The situation gets pretty tricky when it comes to dictionaries. It is the job of a lexicographer to use corpus evidence to identify and record language change accurately. If there is evidence of change in the form, frequency or function of a word - trademark or otherwise - then a good dictionary should reflect this. As can be seen here though, trademark owners will always defend their brand, even at the expense of lexicographical completeness. Consequently, we have to be very careful when dealing with trademarks in our dictionaries - always using the registered trademark symbol where required with the disclaimer that a trademark's inclusion by us has no bearing on its legal status.

Only time will tell if Steve Ballmer gets his wish but he'll surely be pleased to know that the word ‘bing’ has got form when it comes to 'verbing up'. According to The Chambers Dictionary (never one to leave you short of an obscure definition) it is an obsolete slang term evidenced in the works of Walter Scott and means 'to go'.

Incidentally, 'google' as a verb also has an existence independent of search engines. It describes the action of a cricket ball and means 'spin like a googly' - a 'googly' being 'an off break bowled with an apparent leg-break action by a right-arm bowler to a right-handed batsman, or conversely for a left-arm bowler'. Unsurprisingly, neither of these terms is in any way related to the origin of Google™. The name is a play on the word googol and a reference to the ambition rather than the cricketing nous of Larry Page and Sergey Brin.

Ruth O'Donovan

Monday, 1 June 2009

A different kettle of ghoti

"The only stupid thing about words is the spelling of them."
- Laura Ingalls Wilder

Incorrect spelling annoys people. So does bad grammar and strange punctuation. There are websites, blogs and forums devoted entirely to finding cases of peculiar or humorous cases of these mistakes. But while grammar and punctuation seem (on the whole) to follow logical rules, there are so many shortcomings in our current spelling system that it’s a wonder we still use it to communicate.

The well cited argument for spelling reform, commonly attributed to George Bernard Shaw, is that with current spelling ‘fish’ could be spelt ‘ghoti’. It wasn’t Shaw who actually made this particular statement, but it’s still a valid point. ‘Ghoti’ takes the sound made by ‘gh’ in rough, the ‘o’ in women, and the ‘ti’ in nation, which phonetically combined could be pronounced as ‘fish’. It’s no wonder that this is possible when you consider that there are nine pronunciations of ‹ough›:
  • Borough/thorough ə
  • Cough ɒf
  • Enough/rough ʌf
  • Bough/plough aʊ
  • Nought/thought ɔː
  • Through uː
  • Dough/though əʊ
  • Hiccough (hiccup) ʌp
  • Lough (Irish loch) ɒχ
Mark Twain satirically devised an ingenious plan to improve spelling by gradually dropping the ‘unnecessary’ letters of the alphabet c, x and y, removing double consonants, ‘fixing’ the use of g/j and w/o and completely adjusting the way we use vowels. Yet what was satirical then was not so ridiculous once. Before the printing press standardized written English, spelling was much more flexible. William Caxton introduced not only the printing press but also Dutch spelling habits, and began to homogenize English spelling. Language was further normalized by Samuel Johnson with his Dictionary of the English Language (1755), and since then dictionaries have usually been considered the most authoritative guide to correct spelling.

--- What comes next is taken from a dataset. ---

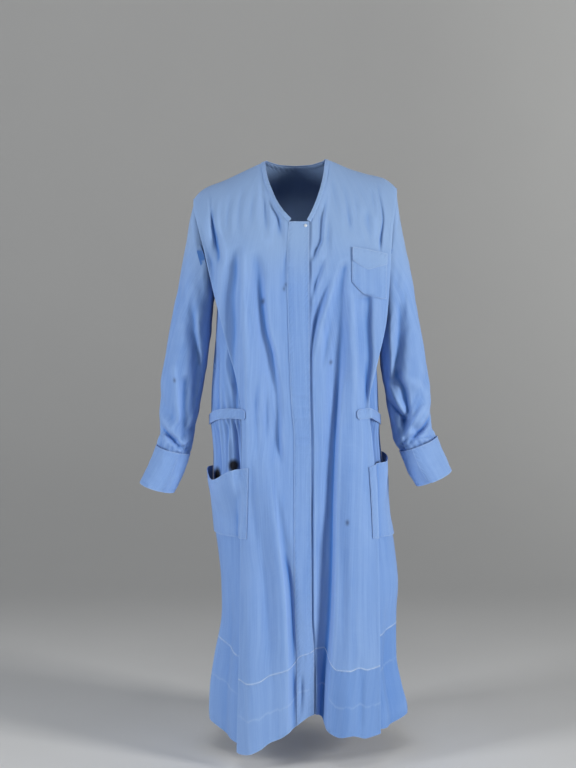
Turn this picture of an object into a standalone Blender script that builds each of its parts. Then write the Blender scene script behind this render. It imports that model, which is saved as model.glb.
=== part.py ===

But here’s the catch: dictionaries are on the whole descriptive, describing the language that people do use, rather than prescriptive, prescribing how people should use language. So rather than set the standard form of a word, most dictionaries merely reflect the one that is most commonly considered acceptable. If the nation decided to start spelling ‘fish’ as ‘ghoti’, you would soon find this updated in The Chambers Dictionary.

Because of this, readers occasionally question why we list the two alternatives of words such as recognize/recognise or organize/organise with the –ize suffix as the headword. The reason is that while both spelling forms are acceptable in British English, only the spelling –ize is regarded as correct in American English, making it more internationally appropriate. In fact, while some British speakers prefer the –ise forms, –ize is actually more etymologically accurate. The suffix was found in many Ancient Greek verbs as –izein, for example baptizein, to immerse, from which our modern baptize is derived. The –ise spelling was a later adoption from the French, and can be seen fixed in forms such as revise and advise.

Of course, as language isn’t a fixed phenomenon, we might just have to revise this all one day anyway. In which case, we’ll keep you posted.